ACI Materials will optimize the performance of its Alchemy high-film-thickness conductive sintering and semi-sintering pastes, inks, and coating for additive manufacture of higher performance FHE and direct writing in 3D printed circuit structures. Advanced inks are a key enabler to the continued growth of 3D printed components, a rapidly growing manufacturing capability. ACI is teaming with nScrypt for this 18-month project costing $510,000.
The University of Washington will demonstrate a systematic approach to in situ monitoring and machine learning control of electrohydrodynamic inkjet printing, enabling adaptable and scalable micron-scale manufacturing of 2D optics, interconnects and flexible devices.

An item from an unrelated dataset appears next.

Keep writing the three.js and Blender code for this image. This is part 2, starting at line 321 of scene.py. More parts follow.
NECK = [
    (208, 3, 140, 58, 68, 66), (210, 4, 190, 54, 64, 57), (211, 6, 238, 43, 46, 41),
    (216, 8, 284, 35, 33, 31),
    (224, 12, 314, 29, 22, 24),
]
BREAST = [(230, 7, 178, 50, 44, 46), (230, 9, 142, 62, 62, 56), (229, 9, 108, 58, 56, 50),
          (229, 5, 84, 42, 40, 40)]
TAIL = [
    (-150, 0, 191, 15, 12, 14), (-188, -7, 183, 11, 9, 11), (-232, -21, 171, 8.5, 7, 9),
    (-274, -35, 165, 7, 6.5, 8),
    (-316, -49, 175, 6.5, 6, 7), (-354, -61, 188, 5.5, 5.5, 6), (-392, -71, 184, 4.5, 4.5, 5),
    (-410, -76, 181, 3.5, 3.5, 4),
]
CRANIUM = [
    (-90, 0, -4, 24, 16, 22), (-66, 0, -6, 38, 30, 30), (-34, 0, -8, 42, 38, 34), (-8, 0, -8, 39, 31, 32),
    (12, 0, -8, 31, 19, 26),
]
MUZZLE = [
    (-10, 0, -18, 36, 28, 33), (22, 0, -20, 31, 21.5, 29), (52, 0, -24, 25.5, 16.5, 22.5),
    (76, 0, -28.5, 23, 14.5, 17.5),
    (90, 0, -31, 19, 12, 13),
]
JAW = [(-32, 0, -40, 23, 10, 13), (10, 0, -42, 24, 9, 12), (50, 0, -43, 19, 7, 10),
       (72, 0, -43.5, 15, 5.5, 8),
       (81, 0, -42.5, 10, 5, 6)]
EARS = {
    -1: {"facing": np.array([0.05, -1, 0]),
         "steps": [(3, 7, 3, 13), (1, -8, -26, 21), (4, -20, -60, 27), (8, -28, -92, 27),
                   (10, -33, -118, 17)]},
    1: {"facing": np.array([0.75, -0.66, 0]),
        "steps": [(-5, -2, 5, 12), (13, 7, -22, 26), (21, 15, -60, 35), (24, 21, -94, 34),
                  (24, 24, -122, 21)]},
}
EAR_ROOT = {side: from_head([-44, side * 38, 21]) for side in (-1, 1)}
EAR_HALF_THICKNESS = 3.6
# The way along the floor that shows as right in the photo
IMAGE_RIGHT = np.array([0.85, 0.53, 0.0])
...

The UW will team with Iowa State University, SIJTechnology, Cyber Manufacturing and Metrology Solutions and Kent Displays on this $848,847 project.

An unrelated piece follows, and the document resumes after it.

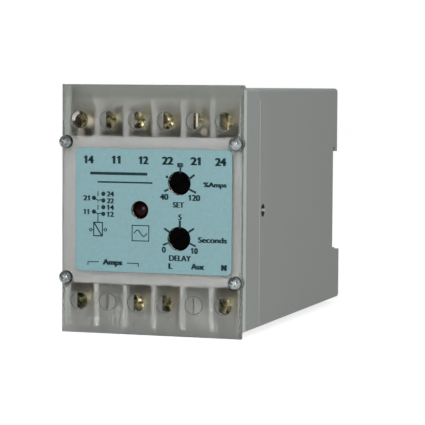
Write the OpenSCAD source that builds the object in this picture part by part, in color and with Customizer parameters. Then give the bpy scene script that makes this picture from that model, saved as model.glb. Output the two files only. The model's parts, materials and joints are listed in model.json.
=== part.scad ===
// Rail-mounted static relay: moulded case, frosted front cover with twelve terminal
// windows, two slotted adjusters, a lamp, and the boards and parts that it holds inside.
// The drawing frame of the modules has its origin on the cover's face, at the middle of
// the case's width and height: +X right, +Y into the case, +Z up.

/* [Case] */
// Width of the case
case_w = 60.2; // [60:0.1:66]
// Height of the case
case_h = 75; // [75:0.5:90]
// Depth from the cover's face to the upper back
case_d = 112.3; // [108:0.1:130]
// How far the clip block stands behind the upper back
block_step = 3.7; // [3:0.1:6]
// Side, top and bottom walls of the rear case
case_wall = 2; // [1.6:0.1:2.4]
// Back wall of the rear case
back_wall = 2.4; // [1.8:0.1:3]
// Side walls of the front housing
front_wall = 2.4; // [2.2:0.1:2.5]
// Top and bottom walls of the front housing
end_wall = 1.2; // [1:0.1:1.6]
// How far those end walls stand back behind the cover
end_setback = 1.5; // [1:0.1:1.8]
// Thickness of the front housing's web round the terminal board
web_t = 2.5; // [2:0.1:3]
// Radius of the long outer edges
edge_r = 1.2; // [0.6:0.1:1.8]
// Depth from the cover's face to the seam between the two case halves
seam_y = 15.8; // [15:0.1:17]
// Chamfer along the rear case's front edge, on its sides
seam_chamfer = 1; // [0.4:0.1:1.2]
// Length of the front housing's tongue inside the rear case
tongue_l = 6.7; // [6:0.1:8]
// Wall of the tongue
tongue_t = 1.2; // [1:0.1:1.4]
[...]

Cornell University will apply artificial intelligence (AI) to increasing the reliability of printed electronics using optical and ultrasonic metrologies and acoustic emissions. Cornell will team with BotFactory and Geegah LLC on this $575,000 project.
GE Research will develop and demonstrate a bio-inspired soft robot for assisting a human operator in performing inspection maintenance and repair (IMR) in highly confined spaces inside industrial and defense facilities. GE Research will collaborate with Binghamton University, Georgia Tech and UES on this 18-month project costing $2 million.
GE Research will develop a high-power (≥1.2kV), low-profile, low-inductance silicon carbide power module using conformable direct write interconnects and packaging. Costing $1.8 million, the 18-month project promises to make high-power, high-voltage and high-current electronics more customizable and reduce the cost of producing them in low volume.
The FlexTech R&D program is supported by the U.S. Army Research Laboratory (ARL), based in Adelphi, Maryland.